Count each line below that has "Blender" anywhere in it. Answer with the total alone.

*** Data records ***

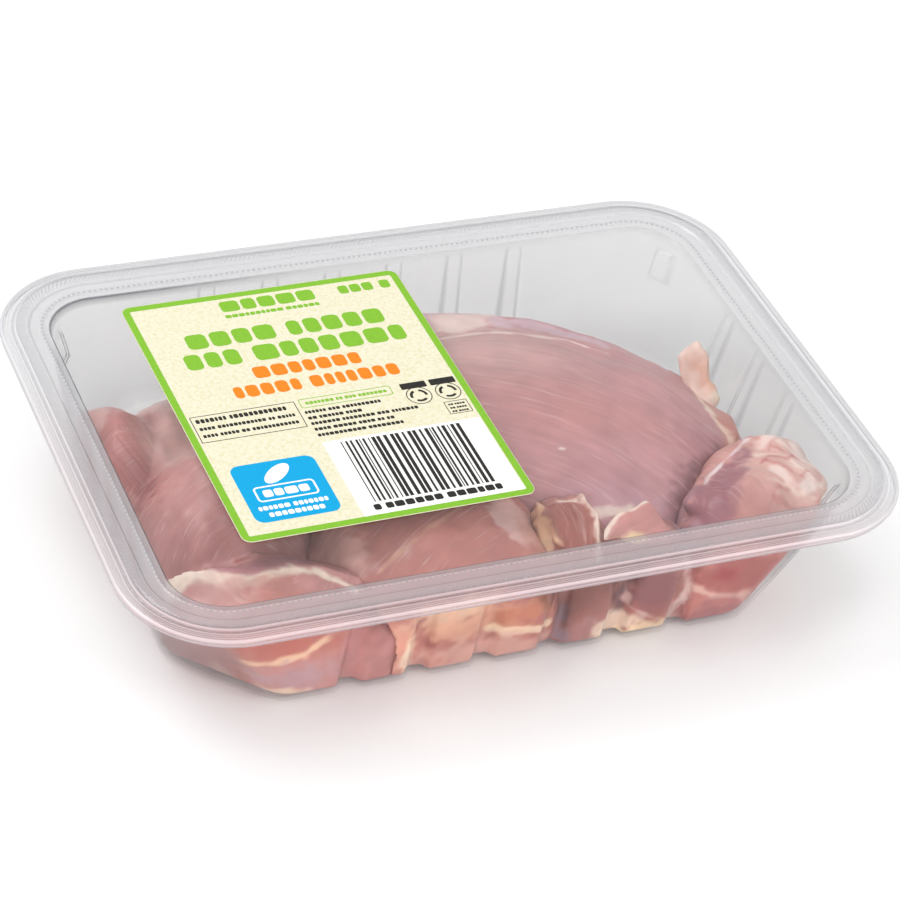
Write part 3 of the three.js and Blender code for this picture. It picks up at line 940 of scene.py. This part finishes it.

***
*** Data records ***

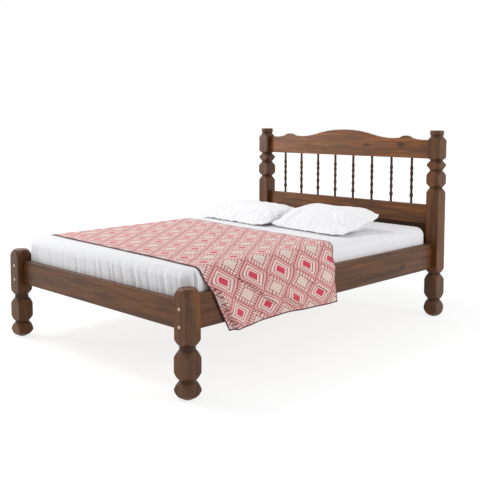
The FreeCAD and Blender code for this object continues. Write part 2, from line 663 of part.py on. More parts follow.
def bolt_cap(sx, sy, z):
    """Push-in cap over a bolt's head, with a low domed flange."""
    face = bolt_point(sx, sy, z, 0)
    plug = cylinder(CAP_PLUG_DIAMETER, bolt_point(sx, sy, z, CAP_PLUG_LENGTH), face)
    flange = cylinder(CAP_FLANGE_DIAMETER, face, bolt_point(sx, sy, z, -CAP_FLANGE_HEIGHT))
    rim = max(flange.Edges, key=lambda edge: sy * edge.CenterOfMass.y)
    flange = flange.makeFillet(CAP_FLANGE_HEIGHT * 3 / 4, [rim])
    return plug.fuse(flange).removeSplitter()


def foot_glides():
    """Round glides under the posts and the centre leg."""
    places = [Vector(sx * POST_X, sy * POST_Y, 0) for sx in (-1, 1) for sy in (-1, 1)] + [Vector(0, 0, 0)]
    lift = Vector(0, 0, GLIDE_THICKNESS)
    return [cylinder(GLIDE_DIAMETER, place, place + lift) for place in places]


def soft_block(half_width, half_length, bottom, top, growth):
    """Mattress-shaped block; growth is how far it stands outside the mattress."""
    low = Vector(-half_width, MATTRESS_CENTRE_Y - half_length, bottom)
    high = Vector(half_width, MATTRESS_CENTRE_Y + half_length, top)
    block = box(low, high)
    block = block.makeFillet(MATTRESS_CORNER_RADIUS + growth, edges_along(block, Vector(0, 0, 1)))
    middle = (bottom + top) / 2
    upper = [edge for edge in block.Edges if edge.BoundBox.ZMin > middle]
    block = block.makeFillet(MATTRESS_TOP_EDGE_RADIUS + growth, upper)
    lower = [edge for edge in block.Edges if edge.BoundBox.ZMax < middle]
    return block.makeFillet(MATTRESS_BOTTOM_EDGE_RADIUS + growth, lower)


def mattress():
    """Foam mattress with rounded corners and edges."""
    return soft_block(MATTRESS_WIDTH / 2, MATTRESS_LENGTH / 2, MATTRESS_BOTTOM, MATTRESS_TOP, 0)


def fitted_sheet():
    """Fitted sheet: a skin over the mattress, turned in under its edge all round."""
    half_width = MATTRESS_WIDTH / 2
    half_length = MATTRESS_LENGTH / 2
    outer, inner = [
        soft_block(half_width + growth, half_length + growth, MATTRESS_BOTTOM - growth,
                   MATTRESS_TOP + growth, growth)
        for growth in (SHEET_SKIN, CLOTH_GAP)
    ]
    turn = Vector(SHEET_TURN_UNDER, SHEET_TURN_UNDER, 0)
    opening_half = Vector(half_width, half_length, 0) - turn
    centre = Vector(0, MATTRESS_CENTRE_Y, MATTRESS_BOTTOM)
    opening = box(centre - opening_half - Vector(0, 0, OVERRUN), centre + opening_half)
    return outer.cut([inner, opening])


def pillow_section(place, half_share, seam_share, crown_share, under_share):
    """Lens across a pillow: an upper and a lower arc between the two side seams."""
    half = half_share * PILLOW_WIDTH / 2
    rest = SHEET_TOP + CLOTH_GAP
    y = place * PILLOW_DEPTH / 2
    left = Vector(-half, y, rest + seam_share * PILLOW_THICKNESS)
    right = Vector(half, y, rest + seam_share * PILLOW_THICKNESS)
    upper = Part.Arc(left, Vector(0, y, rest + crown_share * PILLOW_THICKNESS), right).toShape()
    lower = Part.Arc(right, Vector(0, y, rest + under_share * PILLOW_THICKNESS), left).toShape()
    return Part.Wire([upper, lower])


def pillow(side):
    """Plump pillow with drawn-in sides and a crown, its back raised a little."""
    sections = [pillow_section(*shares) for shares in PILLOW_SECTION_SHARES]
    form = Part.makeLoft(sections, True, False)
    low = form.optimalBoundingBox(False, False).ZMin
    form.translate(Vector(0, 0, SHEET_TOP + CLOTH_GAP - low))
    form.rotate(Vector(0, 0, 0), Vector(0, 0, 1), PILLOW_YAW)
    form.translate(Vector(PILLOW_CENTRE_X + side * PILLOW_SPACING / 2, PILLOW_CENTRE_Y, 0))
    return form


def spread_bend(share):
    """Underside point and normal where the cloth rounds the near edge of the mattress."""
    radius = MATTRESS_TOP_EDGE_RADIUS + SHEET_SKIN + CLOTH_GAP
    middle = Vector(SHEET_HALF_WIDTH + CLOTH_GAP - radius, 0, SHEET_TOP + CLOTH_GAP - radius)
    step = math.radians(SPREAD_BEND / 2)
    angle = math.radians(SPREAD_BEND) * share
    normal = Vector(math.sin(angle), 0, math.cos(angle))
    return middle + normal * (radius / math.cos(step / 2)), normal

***
*** Data records ***

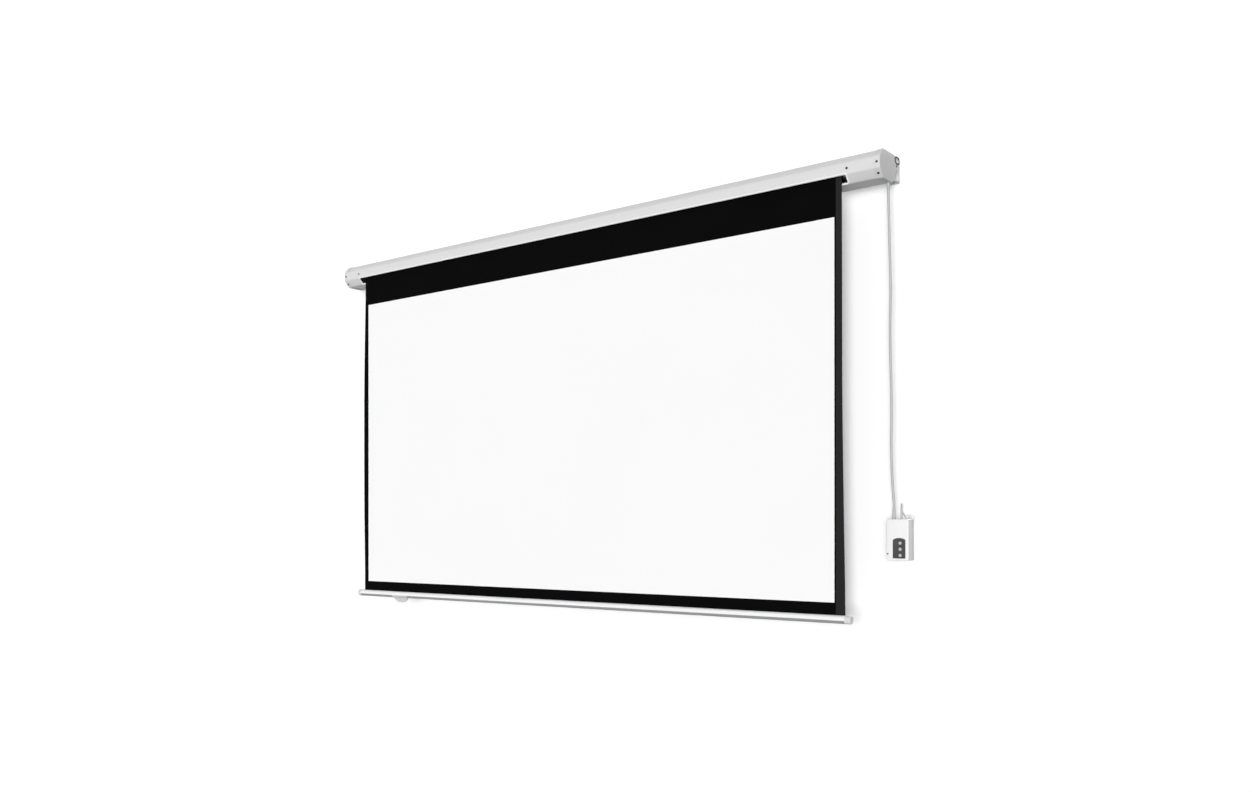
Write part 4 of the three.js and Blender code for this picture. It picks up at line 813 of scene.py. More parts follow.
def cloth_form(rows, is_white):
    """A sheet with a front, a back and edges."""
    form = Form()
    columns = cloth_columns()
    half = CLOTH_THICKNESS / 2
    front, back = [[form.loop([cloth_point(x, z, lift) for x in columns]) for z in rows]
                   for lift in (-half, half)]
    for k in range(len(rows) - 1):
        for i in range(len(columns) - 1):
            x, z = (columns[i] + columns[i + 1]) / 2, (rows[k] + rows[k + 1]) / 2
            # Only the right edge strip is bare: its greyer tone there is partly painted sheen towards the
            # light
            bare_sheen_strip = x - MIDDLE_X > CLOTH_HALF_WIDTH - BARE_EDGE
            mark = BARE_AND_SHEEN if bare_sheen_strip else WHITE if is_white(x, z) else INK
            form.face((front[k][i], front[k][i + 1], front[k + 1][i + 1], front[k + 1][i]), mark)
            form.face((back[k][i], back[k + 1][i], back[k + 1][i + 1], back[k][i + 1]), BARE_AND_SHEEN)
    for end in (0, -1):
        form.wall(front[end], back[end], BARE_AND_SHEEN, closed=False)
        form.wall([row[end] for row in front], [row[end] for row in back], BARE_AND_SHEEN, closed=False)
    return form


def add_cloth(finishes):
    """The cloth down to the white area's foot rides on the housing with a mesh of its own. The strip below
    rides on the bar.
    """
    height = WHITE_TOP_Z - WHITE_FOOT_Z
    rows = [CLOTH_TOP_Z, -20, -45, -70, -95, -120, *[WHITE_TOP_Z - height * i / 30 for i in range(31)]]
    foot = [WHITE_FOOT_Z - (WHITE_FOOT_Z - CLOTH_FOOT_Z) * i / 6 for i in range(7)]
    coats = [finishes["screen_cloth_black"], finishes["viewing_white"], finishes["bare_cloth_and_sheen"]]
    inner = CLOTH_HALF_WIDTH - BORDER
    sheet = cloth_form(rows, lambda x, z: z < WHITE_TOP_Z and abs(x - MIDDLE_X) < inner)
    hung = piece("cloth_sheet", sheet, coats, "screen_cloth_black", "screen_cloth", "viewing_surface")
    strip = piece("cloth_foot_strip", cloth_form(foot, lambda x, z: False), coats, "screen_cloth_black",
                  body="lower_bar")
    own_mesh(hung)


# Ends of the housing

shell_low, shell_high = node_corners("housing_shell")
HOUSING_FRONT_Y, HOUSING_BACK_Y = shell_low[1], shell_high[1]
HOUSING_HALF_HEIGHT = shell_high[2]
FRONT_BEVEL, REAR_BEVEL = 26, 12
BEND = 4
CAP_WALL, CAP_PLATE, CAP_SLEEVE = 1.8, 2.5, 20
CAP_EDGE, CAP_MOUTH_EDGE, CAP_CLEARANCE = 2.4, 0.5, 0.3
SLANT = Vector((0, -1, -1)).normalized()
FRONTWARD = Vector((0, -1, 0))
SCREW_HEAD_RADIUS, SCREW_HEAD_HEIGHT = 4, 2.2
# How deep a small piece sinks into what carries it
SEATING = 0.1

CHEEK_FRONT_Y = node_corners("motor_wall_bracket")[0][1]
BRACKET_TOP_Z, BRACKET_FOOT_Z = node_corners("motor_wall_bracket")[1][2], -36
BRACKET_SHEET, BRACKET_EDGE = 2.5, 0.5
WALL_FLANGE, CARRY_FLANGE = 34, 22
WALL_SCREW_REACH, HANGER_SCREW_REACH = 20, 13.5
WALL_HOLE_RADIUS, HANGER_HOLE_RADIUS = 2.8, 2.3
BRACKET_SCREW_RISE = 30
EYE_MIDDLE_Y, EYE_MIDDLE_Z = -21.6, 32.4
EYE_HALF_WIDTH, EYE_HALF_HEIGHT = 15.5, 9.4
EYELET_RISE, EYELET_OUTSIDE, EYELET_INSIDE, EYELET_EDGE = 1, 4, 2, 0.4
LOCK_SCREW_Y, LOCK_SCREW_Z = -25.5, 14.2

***

> Written response: 3